** start of DATA SHOWN **
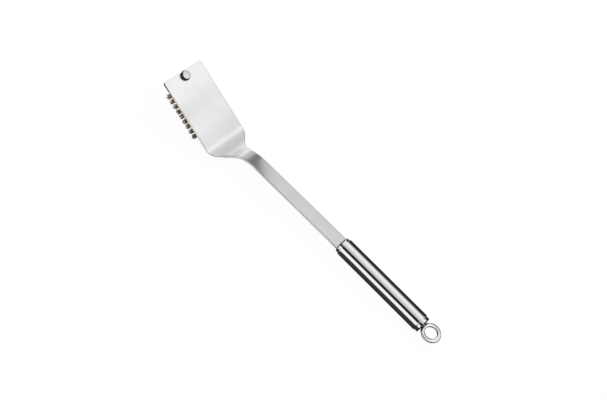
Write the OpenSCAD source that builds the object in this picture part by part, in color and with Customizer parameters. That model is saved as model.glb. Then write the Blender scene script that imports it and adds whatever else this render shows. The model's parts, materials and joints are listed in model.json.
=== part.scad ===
// Grill cleaning brush: a one-piece steel blade with a flat head plate, a
// cranked neck and a flat shaft, set in a round tube handle with a hanging
// ring, and a brass brush insert that slides on under the head plate and is
// clamped by a domed thumb nut.

/* [Blade] */
// Thickness of the steel the blade is made from
blade_t = 3.4; // [2.5:0.1:4]
// Width of the head plate
plate_w = 62.5; // [58:0.5:70]
// Length of the flat part of the head plate
plate_l = 97.5; // [95:0.5:105]
// Radius of the two front corners of the head plate
front_corner_r = 3; // [1:0.5:6]
// Radius of the two rear shoulders of the head plate
shoulder_r = 18; // [14:1:20]
// Radius of the hollow between shoulder and shaft
throat_r = 40; // [36:1:44]
// Angle between head plate and handle
plate_angle = 24; // [20:1:28]
// Width of the flat shaft
shaft_w = 19; // [17:0.5:19]
// Straight length of the shaft in front of the handle
shaft_l = 142; // [100:1:160]
// Drop of the shaft out of the handle's axis, in degrees
shaft_drop = 0.9; // [0:0.1:2]
// Angle of the neck below the handle's axis
neck_angle = 33; // [28:1:38]
// Straight length of the neck between its two bends
neck_l = 10.5; // [8:0.5:14]
// Centre-line radius of the upper, outward bend
upper_bend_r = 45; // [35:1:50]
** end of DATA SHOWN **
YOUR INSTRUCTIONS:
Once more, set down the full listing, verbatim.

OUTPUT OF THE EXERCISE:
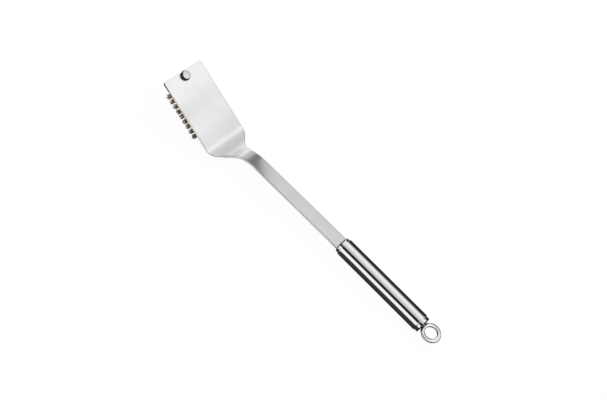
Write the OpenSCAD source that builds the object in this picture part by part, in color and with Customizer parameters. That model is saved as model.glb. Then write the Blender scene script that imports it and adds whatever else this render shows. The model's parts, materials and joints are listed in model.json.
=== part.scad ===
// Grill cleaning brush: a one-piece steel blade with a flat head plate, a
// cranked neck and a flat shaft, set in a round tube handle with a hanging
// ring, and a brass brush insert that slides on under the head plate and is
// clamped by a domed thumb nut.

/* [Blade] */
// Thickness of the steel the blade is made from
blade_t = 3.4; // [2.5:0.1:4]
// Width of the head plate
plate_w = 62.5; // [58:0.5:70]
// Length of the flat part of the head plate
plate_l = 97.5; // [95:0.5:105]
// Radius of the two front corners of the head plate
front_corner_r = 3; // [1:0.5:6]
// Radius of the two rear shoulders of the head plate
shoulder_r = 18; // [14:1:20]
// Radius of the hollow between shoulder and shaft
throat_r = 40; // [36:1:44]
// Angle between head plate and handle
plate_angle = 24; // [20:1:28]
// Width of the flat shaft
shaft_w = 19; // [17:0.5:19]
// Straight length of the shaft in front of the handle
shaft_l = 142; // [100:1:160]
// Drop of the shaft out of the handle's axis, in degrees
shaft_drop = 0.9; // [0:0.1:2]
// Angle of the neck below the handle's axis
neck_angle = 33; // [28:1:38]
// Straight length of the neck between its two bends
neck_l = 10.5; // [8:0.5:14]
// Centre-line radius of the upper, outward bend
upper_bend_r = 45; // [35:1:50]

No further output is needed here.